> Aim:
Give the data below again, word for word.

> Source material:
+ + + +
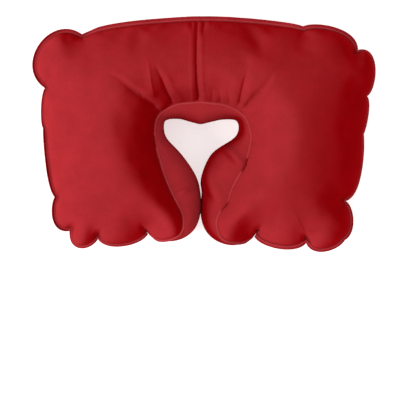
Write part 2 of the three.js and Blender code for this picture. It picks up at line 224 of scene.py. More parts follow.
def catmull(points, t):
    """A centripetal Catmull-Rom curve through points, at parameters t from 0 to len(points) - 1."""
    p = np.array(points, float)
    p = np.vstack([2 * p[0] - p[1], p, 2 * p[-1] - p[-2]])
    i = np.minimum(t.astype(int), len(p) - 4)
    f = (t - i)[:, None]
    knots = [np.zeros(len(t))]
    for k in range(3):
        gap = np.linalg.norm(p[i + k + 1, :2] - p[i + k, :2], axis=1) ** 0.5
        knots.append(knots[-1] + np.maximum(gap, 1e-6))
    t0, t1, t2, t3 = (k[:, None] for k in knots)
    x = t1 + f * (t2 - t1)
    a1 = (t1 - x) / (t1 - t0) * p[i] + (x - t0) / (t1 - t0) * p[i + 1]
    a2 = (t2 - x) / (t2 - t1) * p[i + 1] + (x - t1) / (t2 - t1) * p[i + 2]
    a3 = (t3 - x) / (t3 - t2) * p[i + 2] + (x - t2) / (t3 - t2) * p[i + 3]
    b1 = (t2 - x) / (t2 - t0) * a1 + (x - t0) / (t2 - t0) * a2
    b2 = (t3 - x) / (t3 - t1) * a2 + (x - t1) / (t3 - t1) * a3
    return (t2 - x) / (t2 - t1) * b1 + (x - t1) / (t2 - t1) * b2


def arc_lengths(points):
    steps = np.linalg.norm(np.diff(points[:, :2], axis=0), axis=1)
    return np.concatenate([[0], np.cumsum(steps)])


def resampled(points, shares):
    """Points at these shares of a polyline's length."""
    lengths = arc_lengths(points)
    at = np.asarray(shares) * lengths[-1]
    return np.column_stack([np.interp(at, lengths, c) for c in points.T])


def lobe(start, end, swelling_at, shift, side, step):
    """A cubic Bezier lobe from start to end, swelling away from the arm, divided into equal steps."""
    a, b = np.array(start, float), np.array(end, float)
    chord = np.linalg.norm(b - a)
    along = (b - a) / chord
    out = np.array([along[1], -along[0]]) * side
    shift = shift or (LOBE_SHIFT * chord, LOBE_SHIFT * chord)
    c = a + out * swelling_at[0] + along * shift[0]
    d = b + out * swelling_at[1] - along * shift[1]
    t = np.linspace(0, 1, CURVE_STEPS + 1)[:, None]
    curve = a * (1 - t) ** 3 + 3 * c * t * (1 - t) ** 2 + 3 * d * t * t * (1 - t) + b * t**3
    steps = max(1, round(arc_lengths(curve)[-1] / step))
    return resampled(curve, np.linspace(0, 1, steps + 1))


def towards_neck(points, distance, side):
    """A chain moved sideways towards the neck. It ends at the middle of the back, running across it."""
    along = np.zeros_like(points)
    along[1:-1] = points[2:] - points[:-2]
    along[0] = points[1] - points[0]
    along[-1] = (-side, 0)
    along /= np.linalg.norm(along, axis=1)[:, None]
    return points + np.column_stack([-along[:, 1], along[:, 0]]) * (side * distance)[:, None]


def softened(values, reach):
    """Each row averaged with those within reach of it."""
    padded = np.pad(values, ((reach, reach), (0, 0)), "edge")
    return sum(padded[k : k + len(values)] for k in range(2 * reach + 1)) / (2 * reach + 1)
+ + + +
> Reply to the exercise:
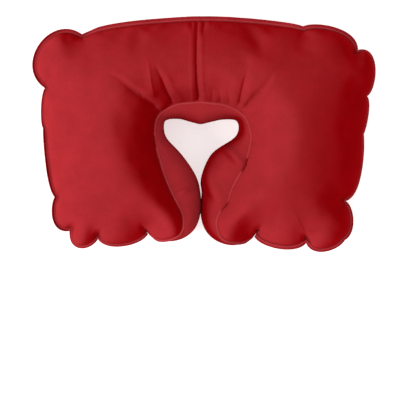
Write part 2 of the three.js and Blender code for this picture. It picks up at line 224 of scene.py. More parts follow.
def catmull(points, t):
    """A centripetal Catmull-Rom curve through points, at parameters t from 0 to len(points) - 1."""
    p = np.array(points, float)
    p = np.vstack([2 * p[0] - p[1], p, 2 * p[-1] - p[-2]])
    i = np.minimum(t.astype(int), len(p) - 4)
    f = (t - i)[:, None]
    knots = [np.zeros(len(t))]
    for k in range(3):
        gap = np.linalg.norm(p[i + k + 1, :2] - p[i + k, :2], axis=1) ** 0.5
        knots.append(knots[-1] + np.maximum(gap, 1e-6))
    t0, t1, t2, t3 = (k[:, None] for k in knots)
    x = t1 + f * (t2 - t1)
    a1 = (t1 - x) / (t1 - t0) * p[i] + (x - t0) / (t1 - t0) * p[i + 1]
    a2 = (t2 - x) / (t2 - t1) * p[i + 1] + (x - t1) / (t2 - t1) * p[i + 2]
    a3 = (t3 - x) / (t3 - t2) * p[i + 2] + (x - t2) / (t3 - t2) * p[i + 3]
    b1 = (t2 - x) / (t2 - t0) * a1 + (x - t0) / (t2 - t0) * a2
    b2 = (t3 - x) / (t3 - t1) * a2 + (x - t1) / (t3 - t1) * a3
    return (t2 - x) / (t2 - t1) * b1 + (x - t1) / (t2 - t1) * b2


def arc_lengths(points):
    steps = np.linalg.norm(np.diff(points[:, :2], axis=0), axis=1)
    return np.concatenate([[0], np.cumsum(steps)])


def resampled(points, shares):
    """Points at these shares of a polyline's length."""
    lengths = arc_lengths(points)
    at = np.asarray(shares) * lengths[-1]
    return np.column_stack([np.interp(at, lengths, c) for c in points.T])


def lobe(start, end, swelling_at, shift, side, step):
    """A cubic Bezier lobe from start to end, swelling away from the arm, divided into equal steps."""
    a, b = np.array(start, float), np.array(end, float)
    chord = np.linalg.norm(b - a)
    along = (b - a) / chord
    out = np.array([along[1], -along[0]]) * side
    shift = shift or (LOBE_SHIFT * chord, LOBE_SHIFT * chord)
    c = a + out * swelling_at[0] + along * shift[0]
    d = b + out * swelling_at[1] - along * shift[1]
    t = np.linspace(0, 1, CURVE_STEPS + 1)[:, None]
    curve = a * (1 - t) ** 3 + 3 * c * t * (1 - t) ** 2 + 3 * d * t * t * (1 - t) + b * t**3
    steps = max(1, round(arc_lengths(curve)[-1] / step))
    return resampled(curve, np.linspace(0, 1, steps + 1))


def towards_neck(points, distance, side):
    """A chain moved sideways towards the neck. It ends at the middle of the back, running across it."""
    along = np.zeros_like(points)
    along[1:-1] = points[2:] - points[:-2]
    along[0] = points[1] - points[0]
    along[-1] = (-side, 0)
    along /= np.linalg.norm(along, axis=1)[:, None]
    return points + np.column_stack([-along[:, 1], along[:, 0]]) * (side * distance)[:, None]


def softened(values, reach):
    """Each row averaged with those within reach of it."""
    padded = np.pad(values, ((reach, reach), (0, 0)), "edge")
    return sum(padded[k : k + len(values)] for k in range(2 * reach + 1)) / (2 * reach + 1)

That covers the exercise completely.